• _WHAT YOU NEED TO DO_
Repeat, exactly, the run of lines that opens with the line containing "path = gooseneck_path()" and closes with the line containing "low, high = Vector((1e9,)", and leave all other lines out.

○ ○ ○ ○ ○ ○ ○

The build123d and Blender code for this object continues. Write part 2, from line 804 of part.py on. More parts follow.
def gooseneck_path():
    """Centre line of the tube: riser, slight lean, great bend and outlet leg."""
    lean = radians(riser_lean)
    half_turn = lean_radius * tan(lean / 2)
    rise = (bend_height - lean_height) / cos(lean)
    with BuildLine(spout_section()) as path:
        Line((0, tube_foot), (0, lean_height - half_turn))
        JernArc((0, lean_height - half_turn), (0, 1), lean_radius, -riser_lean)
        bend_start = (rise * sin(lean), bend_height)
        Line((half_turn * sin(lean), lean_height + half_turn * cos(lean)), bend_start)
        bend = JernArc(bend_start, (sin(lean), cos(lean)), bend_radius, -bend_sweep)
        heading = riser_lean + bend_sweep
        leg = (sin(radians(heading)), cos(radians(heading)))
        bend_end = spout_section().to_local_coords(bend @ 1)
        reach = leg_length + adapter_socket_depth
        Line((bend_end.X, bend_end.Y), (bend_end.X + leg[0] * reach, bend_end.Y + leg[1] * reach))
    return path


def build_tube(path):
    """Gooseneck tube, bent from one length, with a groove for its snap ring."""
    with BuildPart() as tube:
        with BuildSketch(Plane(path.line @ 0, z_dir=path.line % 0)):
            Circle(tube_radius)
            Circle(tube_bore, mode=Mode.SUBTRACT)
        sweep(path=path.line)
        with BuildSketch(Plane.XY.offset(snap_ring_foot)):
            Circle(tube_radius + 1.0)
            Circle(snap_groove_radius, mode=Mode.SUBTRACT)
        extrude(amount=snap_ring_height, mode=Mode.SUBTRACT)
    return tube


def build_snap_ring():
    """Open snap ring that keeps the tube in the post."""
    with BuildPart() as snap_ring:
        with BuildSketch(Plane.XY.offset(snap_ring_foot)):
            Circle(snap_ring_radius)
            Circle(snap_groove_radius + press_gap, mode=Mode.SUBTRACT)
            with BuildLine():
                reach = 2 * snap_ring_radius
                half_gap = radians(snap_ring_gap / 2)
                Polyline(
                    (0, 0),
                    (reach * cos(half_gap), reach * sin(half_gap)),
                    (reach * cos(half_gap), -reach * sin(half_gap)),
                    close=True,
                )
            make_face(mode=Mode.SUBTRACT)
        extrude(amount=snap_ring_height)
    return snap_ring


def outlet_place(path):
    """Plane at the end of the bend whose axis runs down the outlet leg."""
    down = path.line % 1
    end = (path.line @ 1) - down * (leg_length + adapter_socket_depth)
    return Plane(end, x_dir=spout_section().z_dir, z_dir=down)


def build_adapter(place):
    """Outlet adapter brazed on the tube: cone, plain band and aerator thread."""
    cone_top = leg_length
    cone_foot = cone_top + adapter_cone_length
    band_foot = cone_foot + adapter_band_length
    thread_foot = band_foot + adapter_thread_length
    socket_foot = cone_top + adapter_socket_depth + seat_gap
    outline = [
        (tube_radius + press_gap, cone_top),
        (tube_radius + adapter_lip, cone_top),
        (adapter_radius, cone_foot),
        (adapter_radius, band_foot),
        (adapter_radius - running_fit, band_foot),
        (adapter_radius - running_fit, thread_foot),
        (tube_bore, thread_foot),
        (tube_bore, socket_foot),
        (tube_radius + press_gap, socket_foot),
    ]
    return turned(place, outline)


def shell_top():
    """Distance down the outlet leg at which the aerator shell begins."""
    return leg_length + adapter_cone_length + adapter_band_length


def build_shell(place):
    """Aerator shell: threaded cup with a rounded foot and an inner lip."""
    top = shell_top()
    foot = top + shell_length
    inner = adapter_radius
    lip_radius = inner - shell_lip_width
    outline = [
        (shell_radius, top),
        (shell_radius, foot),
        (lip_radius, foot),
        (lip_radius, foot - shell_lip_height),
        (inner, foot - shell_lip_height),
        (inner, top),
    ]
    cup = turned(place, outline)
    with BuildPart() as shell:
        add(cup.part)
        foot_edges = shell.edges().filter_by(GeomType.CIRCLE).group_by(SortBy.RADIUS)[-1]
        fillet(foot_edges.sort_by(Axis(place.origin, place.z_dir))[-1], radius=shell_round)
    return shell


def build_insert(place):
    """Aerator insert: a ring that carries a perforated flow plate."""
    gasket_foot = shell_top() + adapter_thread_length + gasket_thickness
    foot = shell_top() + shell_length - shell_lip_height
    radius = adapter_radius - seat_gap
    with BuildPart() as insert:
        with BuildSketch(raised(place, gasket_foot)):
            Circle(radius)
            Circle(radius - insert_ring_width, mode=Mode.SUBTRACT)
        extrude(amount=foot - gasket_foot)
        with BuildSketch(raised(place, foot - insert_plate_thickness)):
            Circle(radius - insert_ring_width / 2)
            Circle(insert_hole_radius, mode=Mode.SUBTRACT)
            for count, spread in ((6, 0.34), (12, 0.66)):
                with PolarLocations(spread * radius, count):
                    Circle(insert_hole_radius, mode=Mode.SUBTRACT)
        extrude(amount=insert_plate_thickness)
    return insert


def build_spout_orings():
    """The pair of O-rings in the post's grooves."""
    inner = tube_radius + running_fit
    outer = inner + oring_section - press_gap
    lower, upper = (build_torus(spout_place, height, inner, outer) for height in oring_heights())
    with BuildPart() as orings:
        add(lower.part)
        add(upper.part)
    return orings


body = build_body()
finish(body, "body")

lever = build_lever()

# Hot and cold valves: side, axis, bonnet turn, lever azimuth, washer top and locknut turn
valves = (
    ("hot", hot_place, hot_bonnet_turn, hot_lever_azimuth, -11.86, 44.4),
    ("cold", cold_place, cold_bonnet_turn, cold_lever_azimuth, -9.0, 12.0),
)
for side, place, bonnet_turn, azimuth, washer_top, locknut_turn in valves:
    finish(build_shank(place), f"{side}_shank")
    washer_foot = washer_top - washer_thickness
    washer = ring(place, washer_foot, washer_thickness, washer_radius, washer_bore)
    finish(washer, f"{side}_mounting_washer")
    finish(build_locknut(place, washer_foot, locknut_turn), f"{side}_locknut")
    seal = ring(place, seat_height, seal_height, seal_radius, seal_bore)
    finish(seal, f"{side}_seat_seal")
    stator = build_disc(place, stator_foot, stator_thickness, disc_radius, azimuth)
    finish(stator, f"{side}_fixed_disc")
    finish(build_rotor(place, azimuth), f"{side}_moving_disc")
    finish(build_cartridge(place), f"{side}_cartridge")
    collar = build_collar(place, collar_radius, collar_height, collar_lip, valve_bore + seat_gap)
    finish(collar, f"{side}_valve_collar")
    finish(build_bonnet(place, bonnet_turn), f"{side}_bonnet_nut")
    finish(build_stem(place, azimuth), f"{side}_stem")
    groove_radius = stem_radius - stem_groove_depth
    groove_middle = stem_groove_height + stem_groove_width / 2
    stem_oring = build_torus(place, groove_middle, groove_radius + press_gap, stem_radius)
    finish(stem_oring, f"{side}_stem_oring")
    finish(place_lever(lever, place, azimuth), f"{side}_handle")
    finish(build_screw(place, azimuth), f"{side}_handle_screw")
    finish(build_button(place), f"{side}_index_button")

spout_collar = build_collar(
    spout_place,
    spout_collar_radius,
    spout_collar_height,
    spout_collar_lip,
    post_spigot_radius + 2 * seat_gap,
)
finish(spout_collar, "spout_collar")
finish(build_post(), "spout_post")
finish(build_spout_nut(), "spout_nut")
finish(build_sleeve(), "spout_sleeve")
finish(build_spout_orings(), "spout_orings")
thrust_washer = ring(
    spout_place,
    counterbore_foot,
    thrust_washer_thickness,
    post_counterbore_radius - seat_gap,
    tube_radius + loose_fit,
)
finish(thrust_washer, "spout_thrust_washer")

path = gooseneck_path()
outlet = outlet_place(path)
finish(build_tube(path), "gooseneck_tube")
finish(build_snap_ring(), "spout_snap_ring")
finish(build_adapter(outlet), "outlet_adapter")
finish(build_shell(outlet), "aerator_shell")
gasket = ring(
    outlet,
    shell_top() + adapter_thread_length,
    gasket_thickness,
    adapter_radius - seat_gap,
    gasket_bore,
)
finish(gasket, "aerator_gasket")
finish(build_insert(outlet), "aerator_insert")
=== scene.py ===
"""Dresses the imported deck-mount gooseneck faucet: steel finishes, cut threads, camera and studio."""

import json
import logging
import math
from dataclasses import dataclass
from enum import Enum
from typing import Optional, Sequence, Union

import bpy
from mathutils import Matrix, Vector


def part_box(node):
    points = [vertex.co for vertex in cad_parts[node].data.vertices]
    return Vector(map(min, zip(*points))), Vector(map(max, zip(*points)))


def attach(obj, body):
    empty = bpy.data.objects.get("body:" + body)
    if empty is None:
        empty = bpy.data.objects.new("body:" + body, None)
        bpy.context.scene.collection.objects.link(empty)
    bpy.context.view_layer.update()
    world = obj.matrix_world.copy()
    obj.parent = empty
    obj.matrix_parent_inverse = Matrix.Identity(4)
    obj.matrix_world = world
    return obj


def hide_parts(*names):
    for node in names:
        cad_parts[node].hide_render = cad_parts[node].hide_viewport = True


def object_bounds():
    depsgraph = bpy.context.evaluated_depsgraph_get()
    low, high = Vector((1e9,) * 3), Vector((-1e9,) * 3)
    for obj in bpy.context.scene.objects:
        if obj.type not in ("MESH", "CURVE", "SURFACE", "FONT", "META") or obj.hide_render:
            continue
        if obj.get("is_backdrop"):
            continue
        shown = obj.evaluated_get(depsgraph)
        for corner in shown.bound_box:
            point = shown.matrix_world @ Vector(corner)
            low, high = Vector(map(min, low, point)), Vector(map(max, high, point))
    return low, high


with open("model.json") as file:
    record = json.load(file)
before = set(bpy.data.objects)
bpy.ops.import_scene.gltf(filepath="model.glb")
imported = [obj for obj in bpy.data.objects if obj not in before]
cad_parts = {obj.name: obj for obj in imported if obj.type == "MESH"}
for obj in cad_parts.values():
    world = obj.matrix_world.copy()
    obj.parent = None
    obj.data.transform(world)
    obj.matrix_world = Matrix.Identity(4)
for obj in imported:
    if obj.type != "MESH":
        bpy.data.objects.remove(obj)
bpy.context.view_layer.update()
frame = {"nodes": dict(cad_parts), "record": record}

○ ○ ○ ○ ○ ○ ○

• _FINAL ANSWER_
path = gooseneck_path()
outlet = outlet_place(path)
finish(build_tube(path), "gooseneck_tube")
finish(build_snap_ring(), "spout_snap_ring")
finish(build_adapter(outlet), "outlet_adapter")
finish(build_shell(outlet), "aerator_shell")
gasket = ring(
    outlet,
    shell_top() + adapter_thread_length,
    gasket_thickness,
    adapter_radius - seat_gap,
    gasket_bore,
)
finish(gasket, "aerator_gasket")
finish(build_insert(outlet), "aerator_insert")
=== scene.py ===
"""Dresses the imported deck-mount gooseneck faucet: steel finishes, cut threads, camera and studio."""

import json
import logging
import math
from dataclasses import dataclass
from enum import Enum
from typing import Optional, Sequence, Union

import bpy
from mathutils import Matrix, Vector


def part_box(node):
    points = [vertex.co for vertex in cad_parts[node].data.vertices]
    return Vector(map(min, zip(*points))), Vector(map(max, zip(*points)))


def attach(obj, body):
    empty = bpy.data.objects.get("body:" + body)
    if empty is None:
        empty = bpy.data.objects.new("body:" + body, None)
        bpy.context.scene.collection.objects.link(empty)
    bpy.context.view_layer.update()
    world = obj.matrix_world.copy()
    obj.parent = empty
    obj.matrix_parent_inverse = Matrix.Identity(4)
    obj.matrix_world = world
    return obj


def hide_parts(*names):
    for node in names:
        cad_parts[node].hide_render = cad_parts[node].hide_viewport = True


def object_bounds():
    depsgraph = bpy.context.evaluated_depsgraph_get()
    low, high = Vector((1e9,) * 3), Vector((-1e9,) * 3)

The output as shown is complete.